| Aic in Spanish | Tue, September 07th |
On 25 July 2010, I joined a small group of international students on a visit to the Freedom Theatre in Jenin. Since its founding in 2006, the organization has been running a theater stage, an acting school and an array of professional projects related to acting, cinematic filming and photography.

The theatre is the only one of its kind in the northern region of the Occupied Palestinian Territory to develop a professional setting for theatre and the arts. Considered the most significant cultural center of Jenin, the Freedom Theatre was created with the goal of empowering the youth of Jenin Refugee Camp through the arts as a means for social change. As youth living in an isolated, violent, and oppressive environment, often vulnerable to nightly raids by the Israeli army, they are deprived of a healthy childhood with a means to explore their identities and environment. The theatre provides the youth a kind of safe haven to express their stories through theatre activities and workshops and thus develop the skills, knowledge and confidence they need to confront their existing situation and touch communities outside their own.

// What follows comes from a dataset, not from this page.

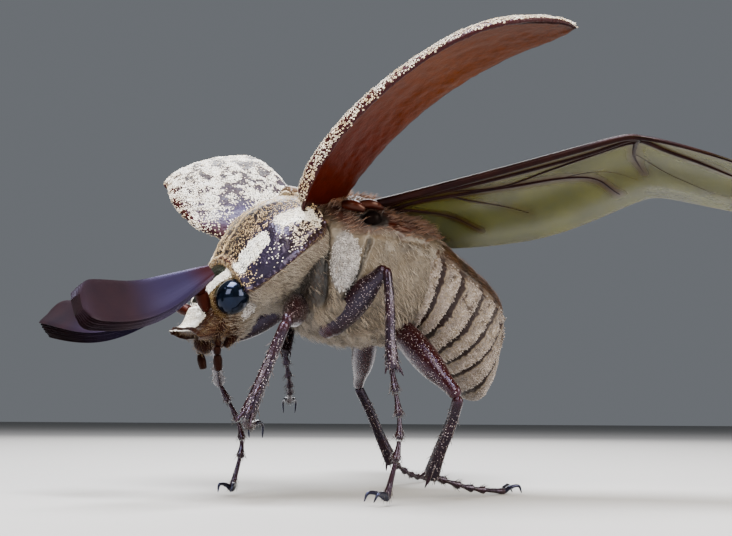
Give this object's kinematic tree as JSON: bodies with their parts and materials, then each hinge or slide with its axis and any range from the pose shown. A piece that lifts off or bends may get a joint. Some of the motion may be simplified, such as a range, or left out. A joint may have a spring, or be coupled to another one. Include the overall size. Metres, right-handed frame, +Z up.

The large and welcoming theatre facilities contain not only a theatre, but also offices, a lounge, and kitchen. The atmosphere was open and relaxed. I had the opportunity to meet several staff members and students from the acting school. The students were very comfortable not just with one another, but also with all of the international visitors. Besides casual hangout and listening to one other sing and play instruments, they were engaged in rehearsal for the theatre's upcoming play, Men in the Sun. Our tour guide, Shaina Low, an American who has been working at the theatre for several months now, informed us that the students occupy the theatre often because they love being there and having graduated high school, often "have nothing else to do" in their communities as graduates. Indeed, the students truly felt at home in the theatre and treated one another like family.
Shaina also explained to me the tense cultural situation often faced by the female actresses. Jenin remains a predominantly conservative town in which women often stay at and care for the home. As such, for the females in the play to be able to play a significant role outside their home and break cultural tradition is controversial and ground-breaking. Shaina told me about Samia Steti, an exception to the rule often applied to women in conservative Palestinian communities. I had the pleasure to meet Samia, the Programme Manager of the Freedom Theatre, who Shaina described as a brilliant crux to the group's staff. She has three daughters and has always encouraged them to do what they believe in.
After touring the attractive premises of the theatre, we had the pleasure of viewing an 18-minute long film titled "Honour" made by Mustafa, a student from the acting school. The film explored the transformation of what Mustafa took to mean honor all his life. He used to believe that protecting the family's honor was more important than life itself. He would beat his sister, thinking he was saving the family's honor, when in reality he realized he was only beating her to satisfy his male ego. In the film, Mustafa's sister confronts him about the violence against her, expressing that she once trusted him. He makes up to her and ends his violent ways. Mustafa also includes the story of two other women who were victims of abuse. The film was successful in exposing an otherwise tabooed reality found frequently in Palestinian (and indeed many other) culture in a very frank and simple, yet moving, method.
Shaina and Mustafa ended the day with a tour of Jenin refugee camp. The camp contains a mere 400 homes, yet the population appeared much greater. In 2002 during the Second Intifada, Mustafa explained how Israeli forces came to the camp and destroyed several buildings, killing nearly 60 civilians as a result, many of whom were women and children. Shaina and Mustafa showed us a nearby cemetery of martyrs killed in the Intifada. There was a large stone marker in the center listing the names of several young suicide bombers whose bodies were lost. On one of the walls scribbled in Arabic graffiti read "The martyrs are the true leaders."
Jenin's bloody past contributes to its spirit of bold resistance up until today, and the Freedom Theatre has truly revolutionized the outlet of resistance. As Shaina said, the youth at the theatre are passionate and "really feel like they're doing something" to change the conflict and the situation they are in.